PROBLEM STATEMENT:
Read the lines that follow and tally those with the word "joints"; give the number and nothing else.

PROVIDED MATERIAL:
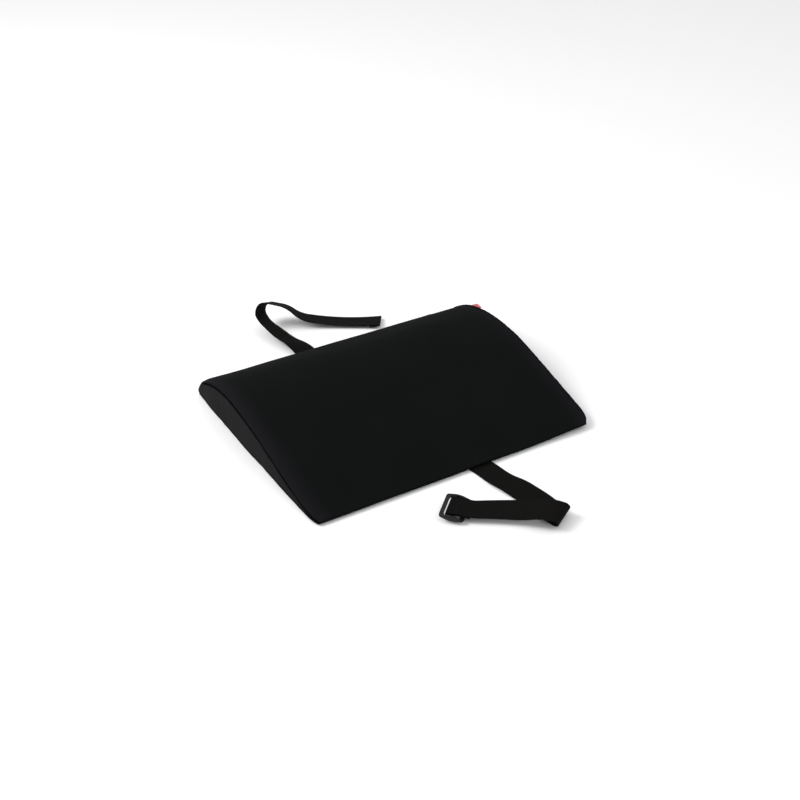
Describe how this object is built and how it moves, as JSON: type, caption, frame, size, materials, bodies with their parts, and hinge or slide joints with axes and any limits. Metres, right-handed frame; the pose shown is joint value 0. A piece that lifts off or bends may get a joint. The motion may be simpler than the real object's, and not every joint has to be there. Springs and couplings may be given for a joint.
{
  "type": "lumbar support cushion",
  "caption": "Wedge-shaped foam lumbar cushion in a zipped fabric cover, with an elastic strap and slide buckle that hold it to a chair back.",
  "frame": {"origin": "middle of the flat back, on the lower face of the strap that runs across it", "axes": "+Z out of the flat back towards the sitter, +X along the cushion, +Y from its thin edge to its thick edge"},
  "size_m": [0.3683, 0.5609, 0.049],
  "materials": {
    "cover_fabric": "matte black knitted polyester",
    "gusset_fabric": "matte black, slightly lighter weave",
    "back_fabric": "matte black padded mesh",
    "foam": "open-cell foam",
    "webbing": "black woven elastic",
    "buckle_plastic": "moulded black nylon, slight sheen",
    "zip_tape": "black woven tape",
    "zip_coil": "black nylon coil",
    "zip_metal": "black painted die-cast metal",
    "tab_fabric": "plain red woven tab"
  },
  "bodies": {
    "root": {"foam_core": "foam", "top_panel": "cover_fabric", "back_panel": "back_fabric", "lower_zip_strip": "cover_fabric", "end_gusset_left": "gusset_fabric", "end_gusset_right": "gusset_fabric", "zip_tape_upper": "zip_tape", "zip_tape_lower": "zip_tape", "zip_coil_upper": "zip_coil", "zip_coil_lower": "zip_coil", "zip_top_stop": "zip_metal", "zip_bottom_stop": "zip_metal", "strap_webbing": "webbing", "red_tab": "tab_fabric"},
    "slider": {"zip_slider": "zip_metal"},
    "pull": {"zip_pull": "zip_metal"},
    "buckle": {"slide_buckle": "buckle_plastic"}
  },
  "joints": [
    {"name": "zip_run", "type": "slide", "parent": "root", "child": "slider", "axis": [-1, 0, 0], "range_m": [0, 0.288]},
    {"name": "pull_swing", "type": "hinge", "parent": "slider", "child": "pull", "pos_m": [0.1452, 0.14598, 0.0162], "axis": [0, 0.6105, -0.792], "range_deg": [0, 150]},
    {"name": "buckle_tilt", "type": "hinge", "parent": "root", "child": "buckle", "pos_m": [-0.04919, -0.20003, 0.00612], "axis": [0.7298, 0.6837, -0.0049], "range_deg": [0, 30]}
  ]
}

CORRECT OUTPUT:
2